I think that it would be great if you had a female friend with whom you could discuss the details of your dates and get some honest feedback.

 

Here's the thing:

 

We're all different. If you're not into clubbing or that sort of thing, then don't go. If you're not into it, why try to develop a relationship with someone who is into those things? It will wind up becoming something to argue about.

 

However, at 26, I would say that hanging out in a mall isn't the best choice for a third date. Or any date, really, if you're over the age of about 15. Hanging out in a mall is for kids or people after they know each other and they're actually shopping. Sorry to be so blunt, that's just kind of a weird thing to do on an early date.

 

Coffee, lunch and then drinks and dinner seems like the next best step.
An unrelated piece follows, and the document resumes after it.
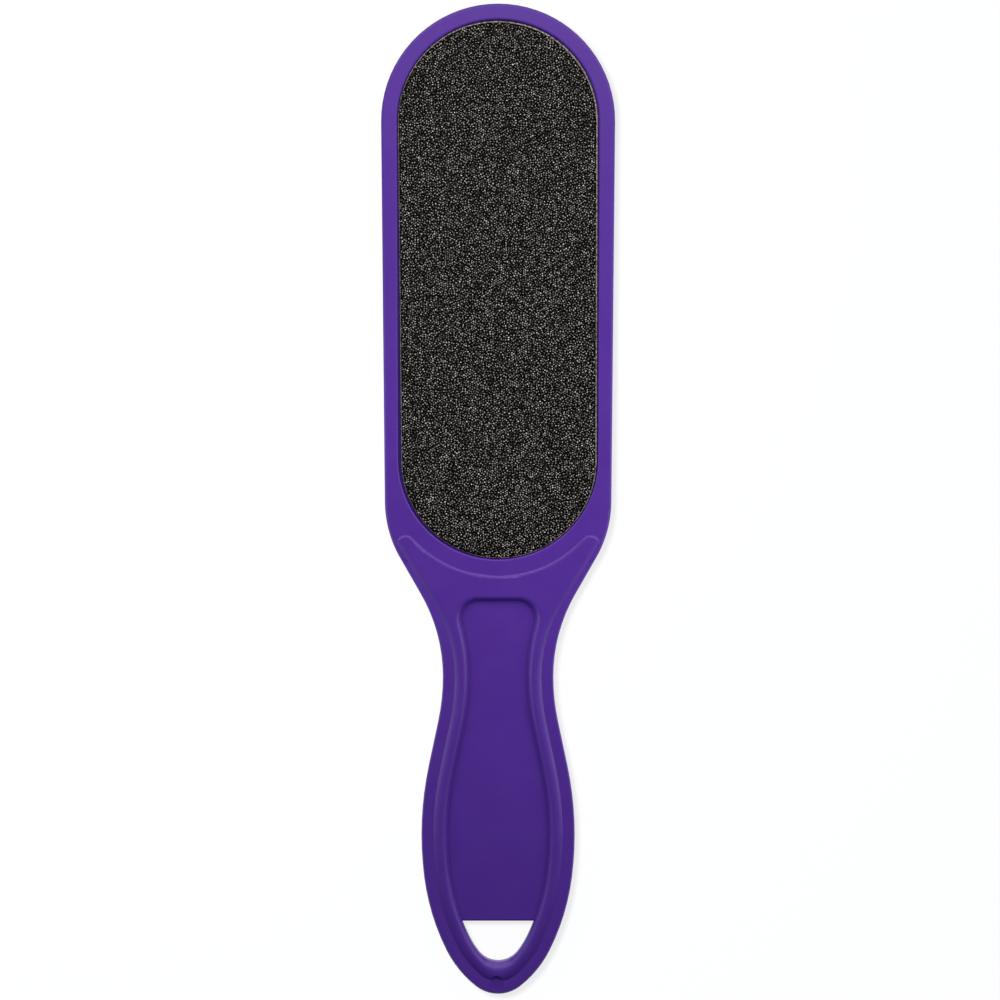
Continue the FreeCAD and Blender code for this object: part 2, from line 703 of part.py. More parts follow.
def make_quarter_handle():
    """Upper right quarter of the neck and handle, with its recess, groove and hanging hole."""
    body = doc.addObject("PartDesign::Body", "quarter_handle")
    outline = draw_handle(body)
    slab = pad_feature(body, "handle_slab", outline, "shape.handle_half")
    flat = level_at(shape.handle_half)
    round_edges(body, "handle_edge", slab, flat, "sizes.handle_edge_radius")
    walls = []
    for place, share in enumerate(CREST_RUN_SHARES):
        depth = f"sizes.crest_depth * (1 - sqrt(1 - {share}^2))"
        top_run = f"{share} * sizes.crest_top_run"
        low_run = f"sizes.crest_low_lift + {share} * sizes.crest_low_run"
        walls.append(draw_recess(
            body, f"crest_outline_{place}", f"shape.handle_half - {depth}",
            f"(sizes.crest_inset + {share} * sizes.crest_run)", f"shape.crest_top_y - {top_run}",
            f"sizes.crest_corner_radius - {top_run}", f"(sizes.crest_inset + {low_run})",
        ))
    walls.append(draw_recess(
        body, "foot_outline", "shape.web_half", "shape.foot_inset", "shape.crest_top_y - shape.top_run",
        "sizes.crest_corner_radius - shape.top_run", "sizes.hole_low_height",
    ))
    cut_feature(
        body, "PartDesign::SubtractiveLoft", "handle_recess",
        Profile=walls[0].sketch, Sections=[wall.sketch for wall in walls[1:]], Ruled=True,
    )
    pocket_feature(body, "hanging_hole", draw_hole(body), "shape.web_half + sizes.overrun")
    cut_feature(
        body, "PartDesign::Pocket", "web_edge", formulas={"Length": "shape.hole_half"},
        Profile=draw_web_edge(body).sketch, Reversed=True,
    )
    path = draw_groove_path(body)
    section = draw_groove_section(body)
    cut_feature(
        body, "PartDesign::SubtractivePipe", "groove", Profile=section.sketch, Spine=path.sketch,
    )
    return body


def mirrored(source, name, normal):
    """The mirror image of a solid in a plane through the origin."""
    image = doc.addObject("Part::Mirroring", name)
    image.Source = source
    image.Normal = normal
    return image


def fused(name, shapes):
    whole = doc.addObject("Part::MultiFuse", name)
    whole.Shapes = shapes
    whole.Refine = True
    doc.recompute()
    return whole


def lift(part_object, formula="shape.handle_half"):
    """Sets a sub-part on the surface that the file lies on."""
    part_object.setExpression("Placement.Base.z", formula)


def make_body():
    """The moulded body: four equal quarters, less the mark of an ejector pin on the front."""
    quarter = fused("quarter", [make_quarter_head(), make_quarter_handle()])
    half = fused("upper_half", [quarter, mirrored(quarter, "left_quarter", FreeCAD.Vector(1, 0, 0))])
    whole = fused("moulding", [half, mirrored(half, "lower_half", FreeCAD.Vector(0, 0, 1))])
    mark = doc.addObject("Part::Cone", "ejector_mark")
    mark.setExpression("Radius1", "sizes.mark_diameter / 2 - sizes.mark_slope_run")
    slope = "sizes.mark_slope_run / sizes.mark_depth"
    mark.setExpression("Radius2", f"sizes.mark_diameter / 2 + {slope} * sizes.overrun")
    mark.setExpression("Height", "sizes.mark_depth + sizes.overrun")
    mark.setExpression("Placement.Base.x", "-sizes.mark_offset")
    mark.setExpression("Placement.Base.y", "sizes.mark_height - shape.half_length")
    mark.setExpression("Placement.Base.z", "shape.handle_half - sizes.mark_depth")
    body = doc.addObject("Part::Cut", "marked_body")
    body.Base = whole
    body.Tool = mark
    body.Label = "body"
    lift(body)
    return body


def make_layer(label, thickness, bottom):
    """One layer of an abrasive pad, lying inside the recess with a gap all round."""
    body = doc.addObject("PartDesign::Body", f"{label}_body")
    drawing = Drawing(body, f"{label}_outline")
    slot(drawing, "sizes.pad_clearance")
    pad_feature(body, f"{label}_sheet", drawing, thickness)
    body.Label = label
    lift(body, bottom)
    return body


def make_pads():
    """The layers of both pads, from the floor of each recess outwards."""
    layers = []
    for side, sign in (("front", 1), ("back", -1)):
        below = "shape.head_half - sizes.recess_depth"
        for layer in ("adhesive", "backing", "grit"):
            thickness = f"sizes.{layer}_thickness"
            above = f"{below} + {thickness}"
            bottom = below if sign > 0 else f"-({above})"
            layers.append(make_layer(f"{side}_{layer}", thickness, f"shape.handle_half + {bottom}"))
            below = above
    return layers


def check_document():
    """Stops at the first object that failed."""
    for made in doc.Objects:
        if "Invalid" in made.State or "Error" in made.State:
            raise ValueError(f"{made.Name} failed: {made.State}")


def write(pieces):
    os.makedirs("parts", exist_ok=True)
    for piece in pieces:
        if piece.Shape.isNull() or not piece.Shape.isValid() or len(piece.Shape.Solids) != 1:
            raise ValueError(f"{piece.Label} is not one valid solid")
    for piece in pieces:
        piece.Shape.exportStep(f"parts/{piece.Label}.step")
        print(piece.Label, round(piece.Shape.Volume, 1), "mm3")


pieces = [make_body()] + make_pads()
doc.recompute()
check_document()
write(pieces)
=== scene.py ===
import math

import bmesh
import bpy
import numpy as np
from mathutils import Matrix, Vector


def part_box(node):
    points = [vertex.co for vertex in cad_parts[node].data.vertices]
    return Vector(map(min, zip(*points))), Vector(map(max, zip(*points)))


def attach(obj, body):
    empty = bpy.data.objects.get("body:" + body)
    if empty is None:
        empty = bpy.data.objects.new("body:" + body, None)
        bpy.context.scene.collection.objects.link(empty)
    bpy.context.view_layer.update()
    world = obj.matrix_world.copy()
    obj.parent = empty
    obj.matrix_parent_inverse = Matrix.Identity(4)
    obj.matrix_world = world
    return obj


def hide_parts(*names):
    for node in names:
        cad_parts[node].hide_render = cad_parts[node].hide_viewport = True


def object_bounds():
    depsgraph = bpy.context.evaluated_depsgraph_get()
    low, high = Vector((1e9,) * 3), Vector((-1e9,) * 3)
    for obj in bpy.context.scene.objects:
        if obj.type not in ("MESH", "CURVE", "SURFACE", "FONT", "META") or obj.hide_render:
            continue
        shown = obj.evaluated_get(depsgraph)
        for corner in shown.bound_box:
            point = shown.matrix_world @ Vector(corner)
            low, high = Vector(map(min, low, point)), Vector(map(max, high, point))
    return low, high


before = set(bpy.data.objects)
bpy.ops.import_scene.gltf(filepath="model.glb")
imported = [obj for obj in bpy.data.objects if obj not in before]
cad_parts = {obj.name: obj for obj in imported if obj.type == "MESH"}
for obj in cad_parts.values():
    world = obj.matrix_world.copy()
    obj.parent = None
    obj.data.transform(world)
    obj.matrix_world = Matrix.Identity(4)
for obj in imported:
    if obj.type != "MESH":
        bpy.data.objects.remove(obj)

# A two-sided foot file, seen straight from above with its coarse side up. Lengths are in metres.
MM = 0.001
CAD_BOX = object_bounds()
BODY = "root"

# The photograph: its side, the rows of the file's two ends and the column of its middle, in pixels.
PHOTO_SIDE = 1000
FILE_TOP_ROW = 3.9
FILE_LOW_ROW = 993.5
FILE_MIDDLE_COLUMN = 498.1

# The camera, and how far below the top of the file its outline shows.
CAMERA_LENS = 200.0
CAMERA_SENSOR = 36.0
CAMERA_REACH = 10.0
OUTLINE_DROP = 2.0 * MM

# The pads: their lower radius, the paper edge that grains leave bare, and how the front one lies.
PAD_LOW_RADIUS = 24.65 * MM
GRIT_EDGE = 0.26 * MM
GRIT_SHIFT = Vector((-0.1, -0.1)) * MM
PAPER_TURN_DEGREES = 0.20
PAPER_SHIFT = Vector((0.1, 0.0)) * MM
LAYER_ROUND_SHARE = 0.2
LAYER_ROUND_STEPS = 2

# Grain lattice of each side: spacing of its points, and heights above the paper.
COARSE_SPACING = 0.34 * MM
COARSE_PEAKS = (0.34 * MM, 0.66 * MM)
COARSE_VALLEYS = (0.03 * MM, 0.26 * MM)
COARSE_SEED = 11
FINE_SPACING = 0.30 * MM
FINE_HEIGHTS = (0.22 * MM, 0.50 * MM)
FINE_SEED = 23

# How far a lattice point strays, as a share of the spacing, and the margin round the outline.
JITTER = 0.36
SPARE_ROWS = 4
SPARE_COLUMNS = 6
ROWS_BELOW = 1.5

# Moving the border of the grains onto the outline: the step that finds its slope, and the rounds.
PROBE = 1e-6
PULL_ROUNDS = 3

# Shades of the chips between the grains and of the facets at their tips, as pairs of place and
# share of the full colour, and the range of nearness to a tip over which its cap fades in. The palest
# tip facets are painted glints: near-white colour that stands in for highlights.
CHIP_SHADES = ((0.0, 0.02), (0.50, 0.12), (1.0, 1.0))
GLINT_CAP_SHADES = ((0.0, 0.012), (0.35, 0.03), (0.65, 0.17), (1.0, 1.0))
GLINT_CAP_EDGE = (0.345, 0.505)
GRAIN_SHADE_SPREAD = 0.15
BORDER_SHADE = 0.4

# The full colours of chips and of the painted glints at the tips on each side, and the number of
# chips to the metre.
COARSE_CHIP = (0.015, 0.015, 0.0145)
COARSE_TIP_GLINT = (0.98, 0.98, 0.945)
COARSE_CHIPS = 5000.0
FINE_CHIP = (0.050, 0.047, 0.045)
FINE_TIP_GLINT = (0.60, 0.58, 0.56)
FINE_CHIPS = 6000.0

# The darker and the paler shade of each of the other materials.
PLASTIC_SHADES = ((0.074, 0.0190, 0.322), (0.082, 0.0215, 0.352))
PAPER_SHADES = ((0.08, 0.075, 0.07), (0.52, 0.50, 0.48))
GLUE_SHADES = ((0.30, 0.27, 0.20), (0.40, 0.37, 0.29))

# The range in which most of a noise lies, and a narrower one for strong contrast.
NOISE_RANGE = (0.3, 0.7)
FIBRE_RANGE = (0.38, 0.62)

# Sockets of the Mix node when it mixes colours.
MIX_SHARE = 0
MIX_FIRST = 6
MIX_SECOND = 7
MIX_RESULT = 2

FLOOR_SIZE = 3.0
FLOOR_GAP = 0.02 * MM
FLOOR_GREY = 0.32
FLOOR_GLOW = 0.79

# Colours and strengths of the light, and the two points that the lamps aim at.
WHITE = (1.0, 1.0, 1.0)
WARM = (1.0, 0.87, 0.80)
PALE_WARM = (1.0, 0.92, 0.88)
SKY = (0.72, 0.89, 1.0)
SKY_STRENGTH = 0.14
MIDDLE = (0.0, 0.0, 0.0)
NECK = (0.0, -0.03, 0.0)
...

Then a fun activity, whether it's daytime or nighttime - a cool local music show in a cool venue, some kind of art & wine festival (summertime), or just a cool trendy restaurant with activity.

 

If you're just asking her to lunch, she may not actually think you're all that interested. She may also think that, well, you're a tightwad. At 26, frankly, a woman does want to be shown a good time on a date. At 41, I check a guy out to see if he's a tightwad. I make a decent living and I can afford to take myself out, and I an afford to take a guy on a date. But I want to make sure that I'm not dating someone who is going to expect me to pay for him most of the time (I go about 50/50 with my boyfriend since we make about the same money and his house payment is higher than my rent). And I want to make sure that a guy is able and willing to at least pay his part so that we can go DO stuff. (One of my best friends dated a guy for a couple of years who was so cheap, he wouldn't pay his own way so she either had to pay for them both or just sit at home with him.)

 

Edit: If you're asking a girl out, I hope you're not asking her to pay!

 

For those who are getting their panties in a bunch: I'm not interested in arguing the political correctness of going dutch or not, or who pays. I'm just putting this out there for Joel to consider along with the rest of everyone's input.

 

Joel, if you're a homebody, then pay attention to a girl before you ask her out to see if she's a low-key person, as well.

 

And if you're meeting women online, make sure that you're presenting yourself online the same way that you are in person. I'm personally not into meeting guys online but I have in the past and based on my experience and that of others, a lot of people present themselves much differently online than they are in person. And all of that chat

 

Maybe a dating site would be better than chat. Better yet, start meeting women in person, in real life!

 

Lastly, what are you talking about on your dates? Are you initiating topics and maintaining the conversation? If a guy expects me to carry the conversation when he's asking me out on a date, I'm going to be bored, ticked off and...bored. Contrary to popular belief, not all women want to sit and yammer about themselves. If a guy just sits there and expects me to talk the whole time, I figure he's just biding his time until he can try to get in my pants. And then you can bet there will be no chance of that.

 

Figure out what you like to do for fun, and meet girls there...in person. If you're living on the computer, get off of it and find some real life activities to do. That's where you'll meet women with whom you have things in common.